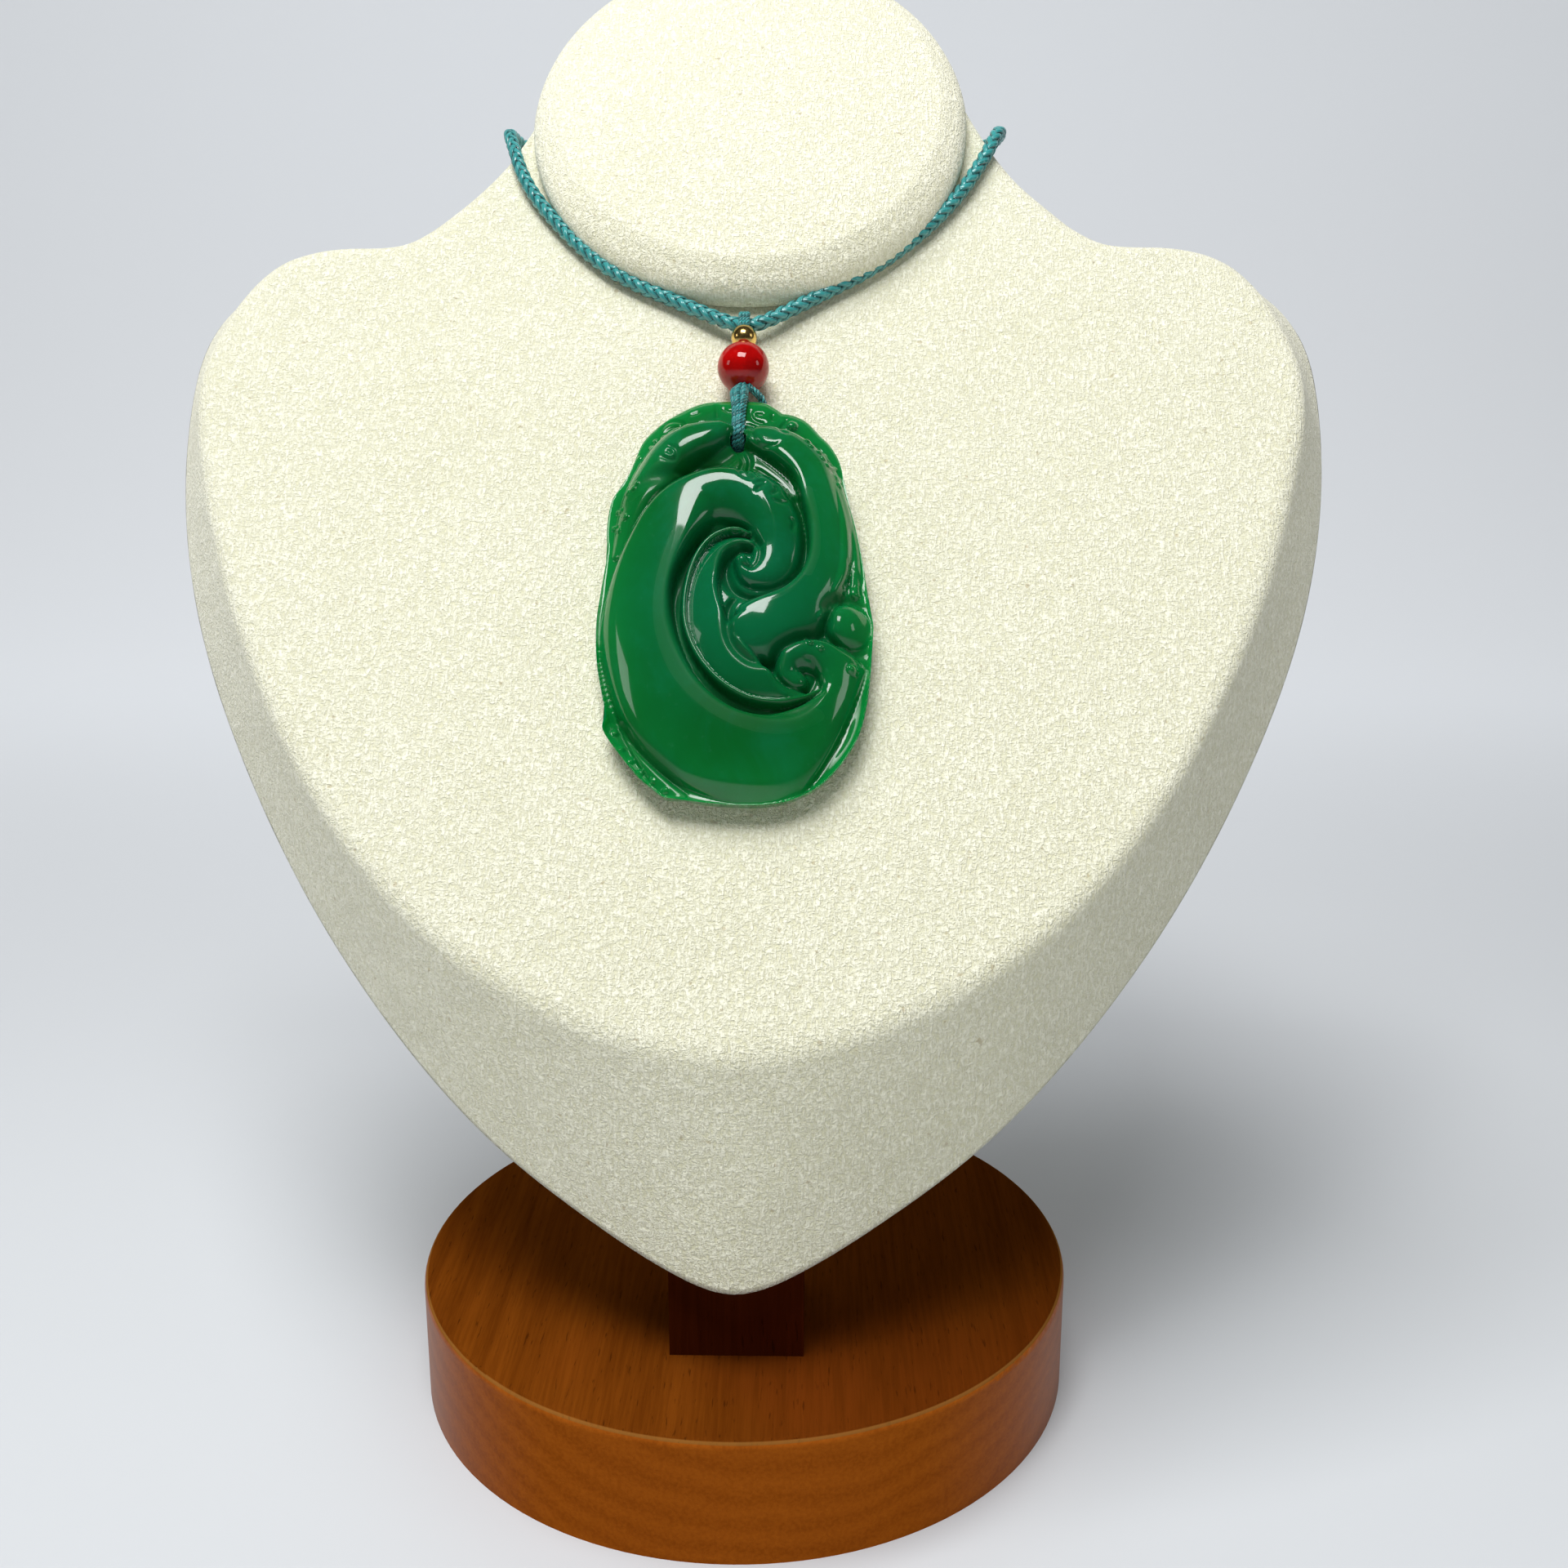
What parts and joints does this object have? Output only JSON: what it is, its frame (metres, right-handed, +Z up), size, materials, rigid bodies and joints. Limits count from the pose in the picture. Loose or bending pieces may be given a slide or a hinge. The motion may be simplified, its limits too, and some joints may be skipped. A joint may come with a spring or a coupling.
{
  "type": "carved scroll pendant on a braided cord with its neck bust display",
  "caption": "Carved green stone scroll pendant on a braided neck cord with beads, hung on a plain neck bust with a wooden post and round foot.",
  "frame": {"origin": "centre of the round wooden foot's underside, on the surface that it stands on", "axes": "+Z up; the bust's chest and the pendant look along -Y, leaning back; +X to the right as seen from the front"},
  "size_m": [0.1868, 0.1373, 0.2257],
  "materials": {
    "foot_wood": "satin stained wood",
    "post_wood": "satin stained wood",
    "bust_fabric": "short napped cover cloth",
    "cap_fabric": "short napped cover cloth over padding",
    "cord_braid": "glossy braided cord",
    "gold": "polished",
    "red_stone": "polished translucent stone",
    "green_stone": "polished carved stone"
  },
  "bodies": {
    "root": {"base_disc": "foot_wood", "post": "post_wood", "bust": "bust_fabric", "neck_cap": "cap_fabric", "neck_cord": "cord_braid", "cord_knot": "cord_braid", "pendant_thread": "cord_braid", "gold_bead": "gold", "red_bead": "red_stone", "pendant": "green_stone"}
  },
  "joints": []
}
####################
_Aim of the task_.
Restate the whole of the material exactly.

_Problem solution_.
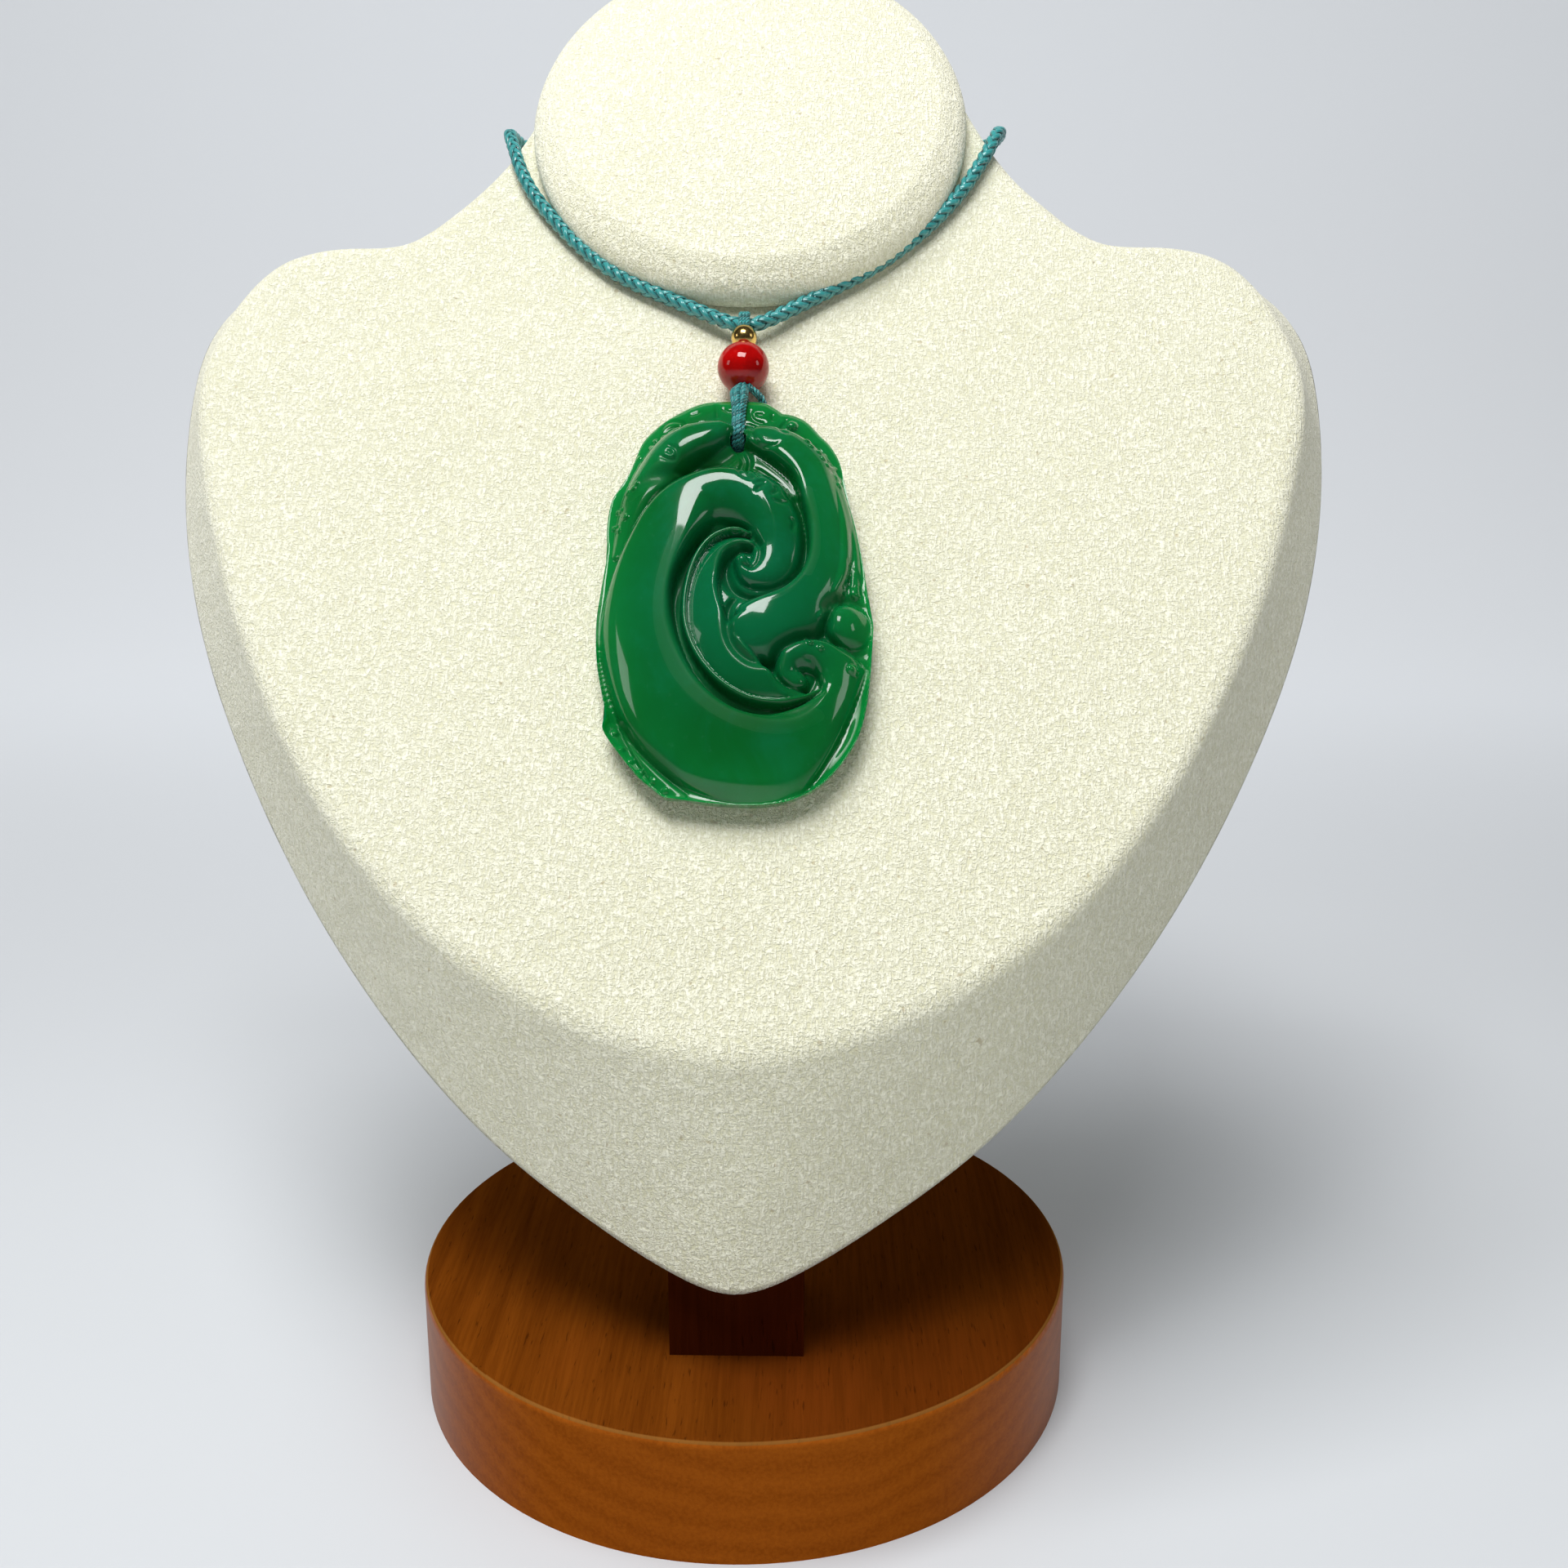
What parts and joints does this object have? Output only JSON: what it is, its frame (metres, right-handed, +Z up), size, materials, rigid bodies and joints. Limits count from the pose in the picture. Loose or bending pieces may be given a slide or a hinge. The motion may be simplified, its limits too, and some joints may be skipped. A joint may come with a spring or a coupling.
{
  "type": "carved scroll pendant on a braided cord with its neck bust display",
  "caption": "Carved green stone scroll pendant on a braided neck cord with beads, hung on a plain neck bust with a wooden post and round foot.",
  "frame": {"origin": "centre of the round wooden foot's underside, on the surface that it stands on", "axes": "+Z up; the bust's chest and the pendant look along -Y, leaning back; +X to the right as seen from the front"},
  "size_m": [0.1868, 0.1373, 0.2257],
  "materials": {
    "foot_wood": "satin stained wood",
    "post_wood": "satin stained wood",
    "bust_fabric": "short napped cover cloth",
    "cap_fabric": "short napped cover cloth over padding",
    "cord_braid": "glossy braided cord",
    "gold": "polished",
    "red_stone": "polished translucent stone",
    "green_stone": "polished carved stone"
  },
  "bodies": {
    "root": {"base_disc": "foot_wood", "post": "post_wood", "bust": "bust_fabric", "neck_cap": "cap_fabric", "neck_cord": "cord_braid", "cord_knot": "cord_braid", "pendant_thread": "cord_braid", "gold_bead": "gold", "red_bead": "red_stone", "pendant": "green_stone"}
  },
  "joints": []
}